Pat Robertson, the notorious and influential television evangelist and founder of the Christian Coalition of America, is not new to the yogaphobic maelstrom that has been brewing for as long as Western Europeans and North Americans have been familiar with yoga. In the last couple of decades, largely in response to the widespread popularization of yoga, yogaphobia has shot to mainstream attention as socially conservative, high-profile Protestant evangelicals and Catholics have voiced unnerving warnings to Christians about how yoga threatens their religious commitments and could even lead to Satanism.
Robertson’s yogaphobia has gone hand-in-hand with his Hinduphobia. In his apocalyptic novel, The End of the Age (1995), Robertson wrote about a devotee of the Hindu god Shiva who joins forces with the Antichrist to murder the President of the United States. And, in a 2007 episode of his popular program, The 700 Club, Robertson homed in on yoga, describing some aspects as “really spooky.”

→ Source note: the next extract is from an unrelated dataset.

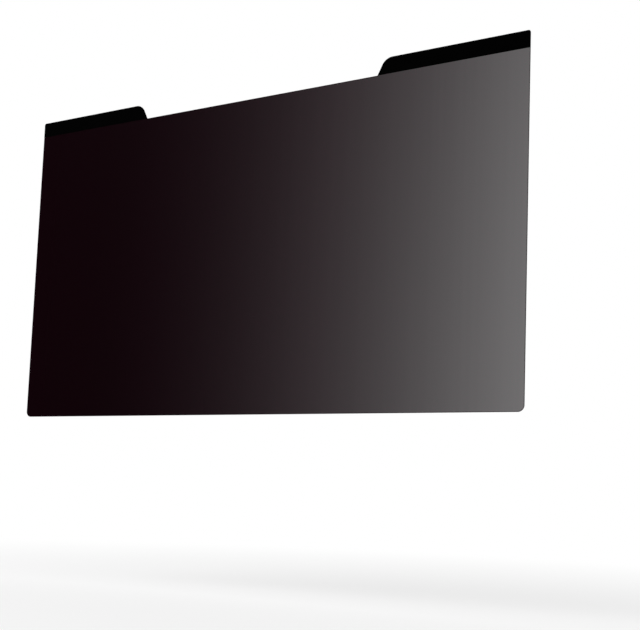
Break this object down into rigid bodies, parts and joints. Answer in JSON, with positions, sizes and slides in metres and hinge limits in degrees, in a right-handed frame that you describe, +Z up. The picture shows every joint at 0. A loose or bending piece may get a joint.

Robertson has taken his yogaphobia to a whole new level in a recent 700 Club episode in response to the following question from one of the show’s viewers:
My family recently moved to Santa Fe, New Mexico because of my husband’s work. There are a lot of people interested in New Age spirituality in our new neighborhood—dream catchers, yoga, veganism, that sort of thing. My concern is that my teenage daughter is now interested in taking yoga classes with one of her friends. She says it is healthy and will help her flexibility. I worry because it is not based in Christian faith; it is a Hindu practice. Should I worry? Do you think it is okay for Christians to practice yoga?
Robertson replied that, although stretching exercises are terrific, yoga amounts to a Hindu trap:
But along with yoga, they have a mantra. And the mantra you say is in Hindu. You don’t know what the Hindu says, but actually it’s a prayer to a Hindu deity, and so it sounds like gibberish, and so you’re saying, you know, ‘Kali, Kali, Kali,’ whatever, but you’re praying to a Hindu deity. You don’t want your daughter in that. Stretching exercise is cool, praying to a Hindu deity is not too cool.
Yogaphobic moments like this rely on a homogenizing, ahistorical, and fear-inciting vision of yoga as well as identity politics meant to prevent social, political, and religious boundary crossing. Historians have shown that the countless interreligious and intercultural exchanges—between Hindu, Buddhist, Jain, Christian, and other religious traditions, as well as between South Asian yoga advocates and the Western European and North American physical culture movement—throughout the history of yoga all problematize the identification of yoga as Hindu.
One can only come to understand the various meanings of yoga, furthermore, through careful and responsible consideration of each of the many individual contexts in which it takes unique forms.
Yet, just as modern religious fundamentalism developed as a response to increasing religious pluralism (in addition to challenges to religious orthodoxy such as the historical-critical study of religions and Darwin’s theory of evolution), so contemporary yogaphobia flourishes in direct proportion to yoga’s increasing popularization.
In other words, as yoga becomes more and more a part of the norm in places, such as the United States, where it only underwent popularization in the last few decades, the social and religious conservatives will voice their opposition more frequently and in increasingly ominous ways.
Be afraid, they will warn, for the yogis will have you speaking Hindu in no time.